16 October 2005

....and God heals....(NYWC Style!)


okay...so i am a tad slow and off this week on my posting....for good reason though. i am currently in pittsburgh at the nywc........freaking brilliant time!
anyway i am here as a volunteer helping the ys staff. i have been doing this for the last 5 years and LOVE the time i have volunteering- nothing like finding a way to give back to people- fellow youth workers who walk in the same shoes i do...on very holy ground....in differnt places all over the world.
i can't help but think back to last year--- i was in such a difficult place...i was more then broken i was shatterd. i felt like i walked around in the "icu" the whole time- still enjoyed my time last year...but was a completely differnt experince. so anyway...

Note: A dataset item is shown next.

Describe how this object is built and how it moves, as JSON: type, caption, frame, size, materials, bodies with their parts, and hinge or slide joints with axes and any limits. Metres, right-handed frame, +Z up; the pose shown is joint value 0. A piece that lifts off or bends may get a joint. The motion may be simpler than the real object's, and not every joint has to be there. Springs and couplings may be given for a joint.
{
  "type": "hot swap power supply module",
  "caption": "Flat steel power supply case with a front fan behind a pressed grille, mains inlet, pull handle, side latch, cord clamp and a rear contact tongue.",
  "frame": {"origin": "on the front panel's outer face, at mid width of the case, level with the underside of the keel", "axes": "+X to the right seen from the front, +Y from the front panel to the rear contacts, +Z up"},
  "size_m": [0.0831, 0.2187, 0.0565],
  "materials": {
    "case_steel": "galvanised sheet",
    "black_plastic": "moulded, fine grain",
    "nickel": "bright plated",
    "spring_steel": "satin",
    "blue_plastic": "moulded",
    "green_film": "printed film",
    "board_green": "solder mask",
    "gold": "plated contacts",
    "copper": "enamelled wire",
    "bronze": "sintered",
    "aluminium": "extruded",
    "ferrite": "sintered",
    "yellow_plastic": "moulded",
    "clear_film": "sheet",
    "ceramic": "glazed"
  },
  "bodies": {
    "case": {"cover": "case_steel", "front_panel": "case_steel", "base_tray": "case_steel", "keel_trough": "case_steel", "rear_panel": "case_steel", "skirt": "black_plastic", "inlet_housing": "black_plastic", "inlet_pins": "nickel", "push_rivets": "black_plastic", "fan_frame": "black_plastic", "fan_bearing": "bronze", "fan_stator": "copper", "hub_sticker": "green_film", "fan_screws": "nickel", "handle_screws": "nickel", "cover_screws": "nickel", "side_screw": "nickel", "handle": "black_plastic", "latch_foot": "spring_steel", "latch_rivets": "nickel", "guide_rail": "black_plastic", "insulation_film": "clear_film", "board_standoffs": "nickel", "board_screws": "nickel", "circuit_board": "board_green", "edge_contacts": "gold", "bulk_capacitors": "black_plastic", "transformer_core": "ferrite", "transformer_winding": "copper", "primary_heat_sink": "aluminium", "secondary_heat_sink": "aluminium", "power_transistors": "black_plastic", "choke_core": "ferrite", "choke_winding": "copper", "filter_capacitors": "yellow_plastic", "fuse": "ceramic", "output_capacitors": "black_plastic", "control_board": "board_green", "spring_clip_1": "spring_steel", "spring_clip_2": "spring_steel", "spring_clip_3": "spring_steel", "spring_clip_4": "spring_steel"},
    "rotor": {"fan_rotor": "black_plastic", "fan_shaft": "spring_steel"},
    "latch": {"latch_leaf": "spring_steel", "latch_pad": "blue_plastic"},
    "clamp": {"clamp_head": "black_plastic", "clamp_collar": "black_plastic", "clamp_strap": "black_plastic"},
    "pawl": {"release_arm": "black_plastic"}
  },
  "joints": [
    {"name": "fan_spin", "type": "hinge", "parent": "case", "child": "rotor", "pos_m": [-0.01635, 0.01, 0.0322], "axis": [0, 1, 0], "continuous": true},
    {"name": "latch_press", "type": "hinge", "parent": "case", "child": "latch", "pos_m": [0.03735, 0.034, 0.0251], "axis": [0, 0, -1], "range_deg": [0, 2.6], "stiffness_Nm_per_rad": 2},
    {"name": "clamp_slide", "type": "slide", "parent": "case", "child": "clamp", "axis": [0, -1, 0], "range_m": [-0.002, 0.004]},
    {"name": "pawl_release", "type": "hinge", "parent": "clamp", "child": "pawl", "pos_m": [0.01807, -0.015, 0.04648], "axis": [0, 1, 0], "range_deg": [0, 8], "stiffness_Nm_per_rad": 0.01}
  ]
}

this year i am actually getting to interpret. that has been such an amazing highlight for me. i actually graduated from college with a degree in interpreting- i then was called to full time ministry and had to really give up a lot of my invoulvment with the Deaf community. i have prayed so often about how God could take my 2 biggest passions and connect them. this week has given me the start of that great picture.....God truly is amazing....blessings flow and continue to do so. as the week has gone on...i feel my skills coming back- and with them...my deep burning passion for the Deaf community. ...so yeah...one of my favorite things to interpret is worship- and i set up a schedule with the other interpreters and i got to interpret for the david crowder *band.....my favorite worship leaders....anyway i had asked crowder a few weeks ago if he would for sure do 'you are my joy' from their new cd as the picture that song creates is amazing. anyway...so second worship time crowder busts out 'you are my joy' and WOW can i tell you what an experince that was? WILD.....

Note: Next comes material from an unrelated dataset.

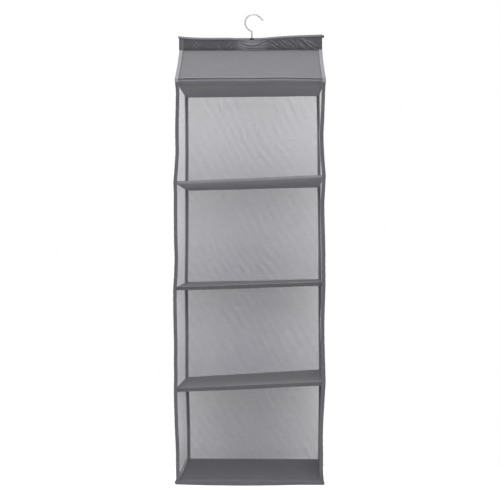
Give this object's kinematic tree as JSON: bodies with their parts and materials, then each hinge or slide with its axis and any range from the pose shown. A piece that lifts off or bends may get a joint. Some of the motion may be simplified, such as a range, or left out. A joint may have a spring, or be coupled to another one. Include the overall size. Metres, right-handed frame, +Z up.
{
  "type": "shoe organizer",
  "caption": "Hanging closet shoe organizer with a swivel hook, a sloped cloth roof, open mesh-walled compartments with stiff shelves, and walls that fold flat.",
  "frame": {"origin": "the inner top of the hook's loop, where it rests on the rail, on the axis that the hook swivels about", "axes": "+X the organizer's right seen from its open front, +Y its back, +Z up"},
  "size_m": [0.3025, 0.303, 0.9635],
  "materials": {
    "steel": "satin",
    "black_plastic": "matte",
    "bar_paint": "satin",
    "dark_cloth": "matte",
    "grey_cloth": "matte",
    "tape_cloth": "matte",
    "mesh_net": "matte",
    "cardboard": "matte"
  },
  "bodies": {
    "hook": {"hook": "steel"},
    "hanger": {"hook_saddle": "black_plastic", "hook_washer": "steel", "hanger_bar": "bar_paint", "bar_cap_left": "black_plastic", "bar_cap_right": "black_plastic", "hanger_sleeve": "dark_cloth", "roof_front": "grey_cloth", "roof_back": "grey_cloth", "gable_left": "grey_cloth", "gable_right": "grey_cloth", "roof_tape_front_left": "tape_cloth", "roof_tape_front_right": "tape_cloth", "roof_tape_back_left": "tape_cloth", "roof_tape_back_right": "tape_cloth"},
    "top": {"top_cover": "grey_cloth", "top_board": "cardboard", "back_mesh_1": "mesh_net", "left_mesh_1": "mesh_net", "right_mesh_1": "mesh_net", "front_left_tape_1": "tape_cloth", "front_right_tape_1": "tape_cloth", "back_left_tape_1": "tape_cloth", "back_right_tape_1": "tape_cloth"},
    "shelf_1": {"shelf_1_cover": "grey_cloth", "shelf_1_board": "cardboard", "back_mesh_2": "mesh_net", "left_mesh_2": "mesh_net", "right_mesh_2": "mesh_net", "front_left_tape_2": "tape_cloth", "front_right_tape_2": "tape_cloth", "back_left_tape_2": "tape_cloth", "back_right_tape_2": "tape_cloth"},
    "shelf_2": {"shelf_2_cover": "grey_cloth", "shelf_2_board": "cardboard", "back_mesh_3": "mesh_net", "left_mesh_3": "mesh_net", "right_mesh_3": "mesh_net", "front_left_tape_3": "tape_cloth", "front_right_tape_3": "tape_cloth", "back_left_tape_3": "tape_cloth", "back_right_tape_3": "tape_cloth"},
    "shelf_3": {"shelf_3_cover": "grey_cloth", "shelf_3_board": "cardboard", "back_mesh_4": "mesh_net", "left_mesh_4": "mesh_net", "right_mesh_4": "mesh_net", "front_left_tape_4": "tape_cloth", "front_right_tape_4": "tape_cloth", "back_left_tape_4": "tape_cloth", "back_right_tape_4": "tape_cloth"},
    "bottom": {"bottom_cover": "grey_cloth", "bottom_board": "cardboard", "bottom_hem": "tape_cloth"}
  },
  "joints": [
    {"name": "hook_swivel", "type": "hinge", "parent": "hook", "child": "hanger", "pos_m": [0, 0, 0], "axis": [0, 0, 1], "continuous": true},
    {"name": "top_lift", "type": "slide", "parent": "hanger", "child": "top", "axis": [0, 0, 1], "range_m": [0, 0.062], "deforming": ["roof_front", "roof_back", "gable_left", "gable_right", "roof_tape_front_left", "roof_tape_front_right", "roof_tape_back_left", "roof_tape_back_right"]},
    {"name": "shelf_1_lift", "type": "slide", "parent": "top", "child": "shelf_1", "axis": [0, 0, 1], "range_m": [0, 0.165], "deforming": ["back_mesh_1", "left_mesh_1", "right_mesh_1", "front_left_tape_1", "front_right_tape_1", "back_left_tape_1", "back_right_tape_1"]},
    {"name": "shelf_2_lift", "type": "slide", "parent": "shelf_1", "child": "shelf_2", "axis": [0, 0, 1], "range_m": [0, 0.165], "deforming": ["back_mesh_2", "left_mesh_2", "right_mesh_2", "front_left_tape_2", "front_right_tape_2", "back_left_tape_2", "back_right_tape_2"]},
    {"name": "shelf_3_lift", "type": "slide", "parent": "shelf_2", "child": "shelf_3", "axis": [0, 0, 1], "range_m": [0, 0.165], "deforming": ["back_mesh_3", "left_mesh_3", "right_mesh_3", "front_left_tape_3", "front_right_tape_3", "back_left_tape_3", "back_right_tape_3"]},
    {"name": "bottom_lift", "type": "slide", "parent": "shelf_3", "child": "bottom", "axis": [0, 0, 1], "range_m": [0, 0.165], "deforming": ["back_mesh_4", "left_mesh_4", "right_mesh_4", "front_left_tape_4", "front_right_tape_4", "back_left_tape_4", "back_right_tape_4"]}
  ]
}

so here i am interpreting that song...and when you interpret you are to do the best of your ablity to match not just the words...but the emotion behind them. so here i am...just in awe at His feet signing this song...so one of the Deaf guys here that i have had the PURE joy of hanging with and getting to know looks at me and says:
"it is like God has healed me- i 'hear' the joy...i can see the joy....i can feel the joy...i 'hear' the joy so loudly- God has spoken and is speaking and His joy is shining-wow..this is amazing"...well okay so i was so close to tears not funny- such a sweet and beautiful moment with our Savior and a new friend. - see when he says he was 'healed' he didn't mean he was hearing like as if his ears were opened...but he was hearing with all of who he is to all of who God is..... AMAZING....so after i went back to thank crowder for doing the song...and asked if it would be alright for the guys to come meet him- and in his typical way- crowder was more then gracious- they had a few min to chat ....snaped a photo....shared hugs...and we were out of there.....i love that crowder is so real- just a normal guy....who is called to lead us to the very throne of Jesus....it was a truly awe inspiring experince. WOW.....i won't forget this anytime soon.
this week has relit the passion in my soul for Deaf teens- i am hoping to find some ways to get involved with doing more. i have so missed interpreting.- it is not my calling full time...but it is truly a passion....so it has been a week of joy.

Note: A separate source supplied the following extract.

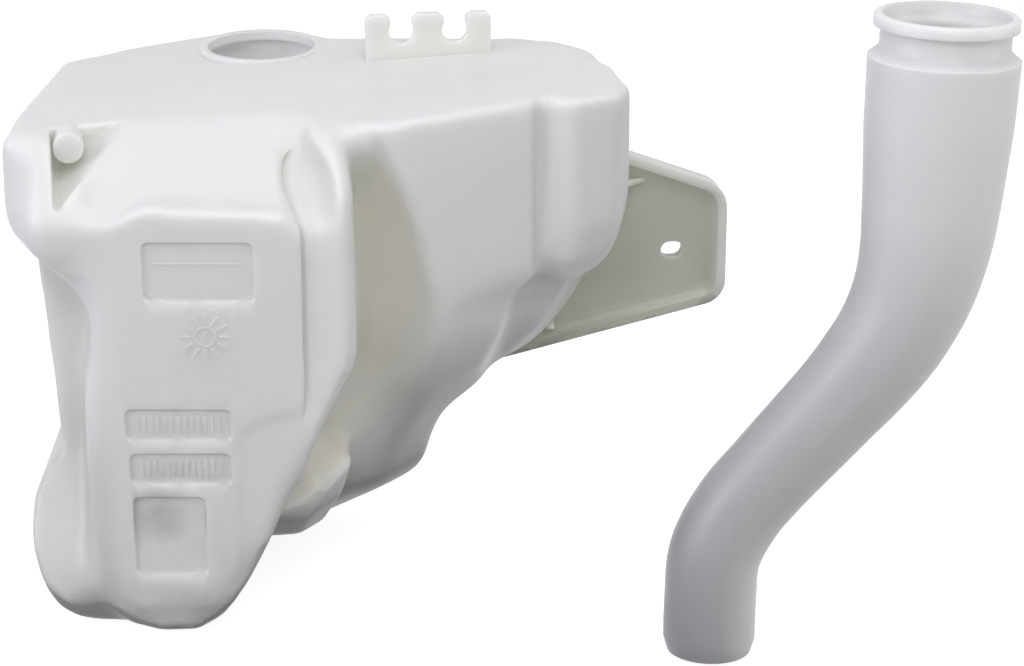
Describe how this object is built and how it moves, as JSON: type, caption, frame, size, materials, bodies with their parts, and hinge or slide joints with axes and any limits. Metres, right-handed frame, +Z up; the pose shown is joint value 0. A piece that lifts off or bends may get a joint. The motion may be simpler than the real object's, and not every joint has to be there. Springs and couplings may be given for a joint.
{
  "type": "washer fluid reservoir",
  "caption": "Blow-moulded washer fluid tank with a filler hole, hose comb and bolt ear, and its separate curved filler neck standing beside it.",
  "frame": {"origin": "on the back face of the tank's mounting ear, 12 mm below the middle of the bolt slot", "axes": "+X to the right along the tank, +Y out of the ear's back face towards the vehicle's panel, +Z up through the filler hole"},
  "size_m": [0.3905, 0.2292, 0.2591],
  "materials": {
    "milky_polyethylene": "satin milky white, as moulded",
    "neck_polyethylene": "satin milky white, as moulded"
  },
  "bodies": {
    "root": {"tank": "milky_polyethylene", "filler_neck": "neck_polyethylene"}
  },
  "joints": []
}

my arms do feel like they are going to fall off and my brain is full to over flowing....infact yesterday my brain truly "hurt" you have to think and process so much when you interpret. but it has been pure and simple joy........tomorrow is it and i am sad that it will be over...but i am ready for some real sleep. convention time is always crazy and sleep seems to fall by the side... oh well it is more then worth it.
okay tomorrow is another full morning- then clean up and such...so i need to find the journey to my bed and the zzzz's.
praise God for He is good!

keep walking slowly- don't miss out on even the little things.....
thank you Jesus....thank you for the cross....thank you for the calling....thank you for the gift you gave and give today. you are holy...and i seek to be wholly yours!